The external postmortem is a summarized and sanitized version of the information used for the internal postmortem. External postmortems include these three sections:

  1. Summary: Two to three sentences that summarize the duration of the incident and the observable customer impact.
  2. What Happened: Summary of cause(s). Summary of customer-facing impact during the incident. Summary of mitigation efforts during the incident.
  3. What Are We Doing About This: Summary of action items.

Tip: Avoid using the word "outage" unless it really was a full outage—use the word "incident" or "service degradation" instead. Customers generally see "outage" and assume the worst.

Note that at this point, the external postmortem is drafted language that should not yet be sent. It needs to be reviewed during the postmortem meeting before being sent out.

Postmortem Review#

Review At PagerDuty, we have a community of experienced postmortem writers available to review postmortems for style and content. This avoids wasted time during the meeting. We post a link to the postmortem into Slack to receive feedback at least 24 hours before the meeting is scheduled.

Here are some of the things we look for:

  • Does it provide enough detail?
  • Rather than just pointing out what went wrong, does it drill down to the underlying causes of the issue?
  • Does it separate “What happened?” from “How to fix it”?
  • Do the proposed action items make sense?
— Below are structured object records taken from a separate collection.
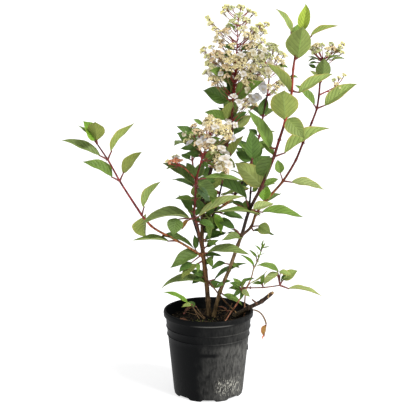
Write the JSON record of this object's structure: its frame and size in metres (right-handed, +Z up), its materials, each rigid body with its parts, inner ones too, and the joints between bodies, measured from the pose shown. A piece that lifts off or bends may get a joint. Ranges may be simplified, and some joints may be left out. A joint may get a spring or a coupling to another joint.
{
  "type": "potted hydrangea shrub",
  "caption": "Young panicle hydrangea shrub in a round black nursery pot: leaning red stems, paired pointed leaves and cone-shaped clusters of cream and white blossom.",
  "frame": {"origin": "centre of the pot's flat underside, on the surface it stands on", "axes": "+Z up along the pot's axis; -Y is the front; +X is to the right seen from the front, the way the taller right stem leans"},
  "size_m": [0.6956, 0.3838, 0.9455],
  "materials": {
    "pot_plastic": "satin",
    "potting_soil": "matte",
    "brown_bark": "matte",
    "red_bark": "satin",
    "dead_wood": "matte",
    "cut_wood": "matte",
    "green_stem": "matte",
    "leaf": "satin",
    "blossom": "matte"
  },
  "bodies": {
    "root": {"pot": "pot_plastic", "soil": "potting_soil", "stem_left": "brown_bark", "stem_right": "red_bark", "shoot_low_bloom": "red_bark", "twig_side_bloom": "red_bark", "bough_left_lower": "red_bark", "bough_left_upper": "red_bark", "stub_dead": "dead_wood", "shoot_back": "red_bark", "shoot_centre": "red_bark", "shoot_inner": "brown_bark", "bough_right_outer": "red_bark", "shoot_right_short": "red_bark", "shoot_low_right": "red_bark", "shoot_crossing": "brown_bark", "stub_cut": "cut_wood", "seedling_stem": "green_stem", "foliage_left_tip": "leaf", "foliage_left_upper": "leaf", "foliage_left_middle": "leaf", "foliage_left_bend": "leaf", "foliage_left_low": "leaf", "foliage_front": "leaf", "foliage_under_low_bloom": "leaf", "foliage_inner": "leaf", "foliage_heart": "leaf", "foliage_stem_middle": "leaf", "foliage_stem_high": "leaf", "foliage_under_tall_bloom": "leaf", "foliage_stem_low": "leaf", "foliage_stem_foot": "leaf", "foliage_right_foot": "leaf", "foliage_right_fork": "leaf", "foliage_right_inner_low": "leaf", "foliage_right_inner_middle": "leaf", "foliage_right_inner_upper": "leaf", "foliage_right_inner_high": "leaf", "foliage_right_top": "leaf", "foliage_right_short": "leaf", "foliage_right_low": "leaf", "foliage_outer_low": "leaf", "foliage_outer_middle": "leaf", "foliage_outer_upper": "leaf", "foliage_centre_low": "leaf", "foliage_centre_middle": "leaf", "foliage_centre_upper": "leaf", "foliage_back_low": "leaf", "foliage_back_high": "leaf", "foliage_low_shoot": "leaf", "foliage_low_sprouts": "leaf", "foliage_seedling": "leaf", "bloom_tall_upper": "blossom", "bloom_tall_lower": "blossom", "bloom_low": "blossom", "bloom_side": "blossom", "bloom_centre": "blossom", "bloom_right": "blossom"}
  },
  "joints": []
}
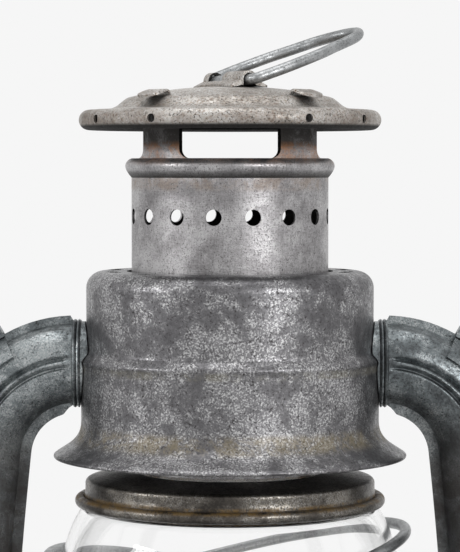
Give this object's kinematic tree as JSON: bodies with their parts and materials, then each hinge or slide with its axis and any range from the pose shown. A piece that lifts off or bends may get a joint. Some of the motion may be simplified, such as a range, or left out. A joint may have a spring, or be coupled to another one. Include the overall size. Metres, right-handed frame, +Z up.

Are they well-scoped enough?
  • Is the postmortem well-written and understandable?
  • Does the external message resonate well with customers or is it likely to cause outrage?

Reviewing a postmortem isn't about nitpicking typos (but do make sure the external message isn't littered with spelling and grammatical errors). It's about providing constructive feedback on valuable changes to a postmortem to get the most benefit from them.